PLANETA – Por que as posições se mostram mais polarizadas atualmente?
KARNAL – Uma professora de gênero na Unicamp dava uma palestra e um aluno da sala perguntou quantos gêneros sexuais havia no planeta Terra. Ela parou, pensou e respondeu: “Provavelmente, 7 bilhões”. Mas a grande questão é que tanto o pensamento conservador como parte da esquerda querem produzir uniformização. Porque a uniformização tranquiliza o pensamento. Quando você divide o mundo de maneira maniqueísta, entre petralhas e coxinhas, estabelece uma tranquilidade de pensamento. Porque não é mais necessário passar pelo debate – você tem apenas dois polos, o preto e branco.
PLANETA – É mais fácil, não tem de pensar…
KARNAL – A liberdade à qual estamos condenados é incômoda. Ela causa a má-fé, quer dizer, vou atribuir a decisão a terceiros. Não é fácil viver na incerteza, em liberdade. É por isso que hoje cresce tanto a sedução do fundamentalismo. Em um mundo em que tudo é mais ou menos líquido, como diz (o sociólogo polonês) Zygmunt Bauman, o fundamentalista só transmite certezas. Isso é muito sedutor.
PLANETA – Mas essa tendência não existia antes?
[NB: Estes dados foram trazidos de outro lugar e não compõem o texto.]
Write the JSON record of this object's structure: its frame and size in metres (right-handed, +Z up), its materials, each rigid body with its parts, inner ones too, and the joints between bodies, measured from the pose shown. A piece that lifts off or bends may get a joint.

KARNAL – As pessoas não tinham acesso à informação. Imagine o que eram as bibliotecas medievais, comparativamente, com a facilidade de acesso da internet. Essas confusões são contemporâneas. E são positivas, porque o saber era muito concentrado, pouco democrático, muito desequilibrado há algum tempo. Derrubamos o discurso da autoridade e instituímos a terra da liberdade total, em que tudo é uma questão de opinião. Isso é mais forte nas ciências humanas do que nas exatas. Então, como ser tolerante com o outro, se a verdade é opinativa? Todo mundo pode fazer do que jeito que quiser. Toda escolha é validada pelo sujeito, e não mais pela sociedade. Há 300 anos, ninguém escolhia sua profissão, nem com quem ia casar. Hoje podemos escolher. E, curiosamente, não nos tornamos mais felizes – nos tornamos mais livres para escolher a infelicidade.